Having once been in 64-bit is not the same thing as currently being in 64-bit.
E.g. if the VMM _knows_ that the vCPU is not in 64-bit, e.g. because it traps
writes to CR0, then ignoring bits 63:32 of GPRs would be entirely reasonable.
In practice it probably won't matter since the guest will have to go out of its
way to do VMGEXIT outside of 64-bit mode with valid data in the GHCB, but ideally
KVM will conform to a spec, not implement a best guess as to what will/won't work
for the guest.
> >>> I.e. either the ghcb_cpl_is_valid() check should be nuked, or more likely KVM
> >>
> >> The ghcb_cpl_is_valid() is still needed to see whether the VMMCALL was
> >> from userspace or not (a VMMCALL will generate a #VC).
> >
> > Blech. I get that the GHCB spec says CPL must be provided/checked for VMMCALL,
> > but IMO that makes no sense whatsover.
> >
> > If the guest restricts the GHCB to CPL0, then the CPL field is pointless because
> > the VMGEXIT will only ever come from CPL0. Yes, technically the guest kernel
> > can proxy a VMMCALL from userspace to the host, but the guest kernel _must_ be
> > the one to enforce any desired CPL checks because the VMM is untrusted, at least
> > once you get to SNP.
> >
> > If the guest exposes the GHCB to any CPL, then the CPL check is worthless because
>
> The GHCB itself is not exposed to any CPL.

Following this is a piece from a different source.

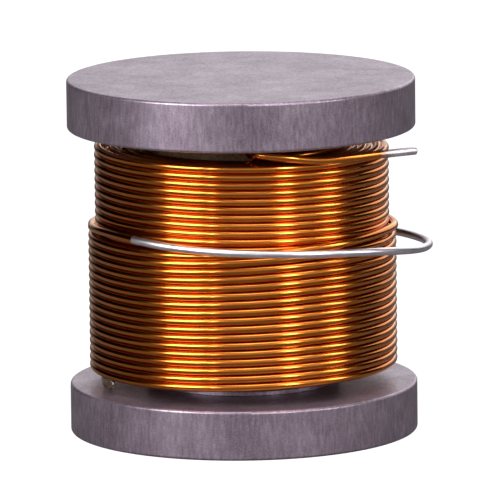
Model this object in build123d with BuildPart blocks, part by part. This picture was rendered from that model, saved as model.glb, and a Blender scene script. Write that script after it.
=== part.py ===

That is a guest decision. Nothing in the GHCB spec requires the GHCB to be
accessible only in CPL0. I'm not arguing that any sane guest will actually map
the GHCB into userspace, but from an architectural perspective it's not a given.
> A VMMCALL will generate a #VC.
But that's irrevelant from an architectural perspective. It is 100% legal to
do VMGEXIT(VMMCALL) without first doing VMMCALL and taking a #VC.
> The guest #VC handler will extract the CPL level from the context that
> generated the #VC (see vc_handle_vmmcall() in arch/x86/kernel/sev-es.c),
> so that a VMMCALL from userspace will have the proper CPL value in the
> GHCB when the #VC handler issues the VMGEXIT instruction.
I get how the CPL ended up as a requirement for VMMCALL in the GHCB, I'm arguing
that it's useless information. From the guest's perspective, it must handle
privilege checks for those checks to have any meaning with respect to security.
>From the VMM's perspective, the checks have zero meaning whatsoever because the
CPL field is software controlled. The fact that the VMM got a VMGEXIT with
valid data in the GHCB is proof enough that the guest blessed the VMGEXIT.
It's kind of a moot point because the extra CPL doesn't break anything, but it
gives a false sense of security since it implies the guest can/should rely on
the VMM to do privilege enforcement.
Actually, after looking at the Linux guest code, the entire VMCALL->#VC->VMGEXIT
concept is flawed. E.g. kvm_sev_es_hcall_prepare() copies over all _possible_
GPRs. That means users of kvm_hypercall{1,2,3}() are leaking random register
state to the VMM. That can be "fixed" by zeroing unused registers or reflecting
on regs->ax, but at that point it's far easier and more performant to simply do
VMGEXIT(VMCALL) directly and skip the #VC.
As for VMMCALL from userspace, IMO the kernel's default should be to reject them
unconditionally. KVM and Hyper-V APIs do not allow hypercalls from CPL>0. At a
glance, neither does Xen (Xen skips the CPL check, but AFAICT only when the vCPU
is in real mode and thus the CPL check is meaningless). No idea about VMware.
If there is a use case for allowing VMMCALL from userspace, then it absolutely
needs to be handled in a x86_hyper_runtime hook, because otherwise the kernel
has zero clue whether or not the hypercall should be allowed, and if it's
allowed, precisely which registers to expose. I.e. the hook would have to
expose only the registers needed for that exact hypercall, otherwise the kernel
would unintentionally leak userspace register state.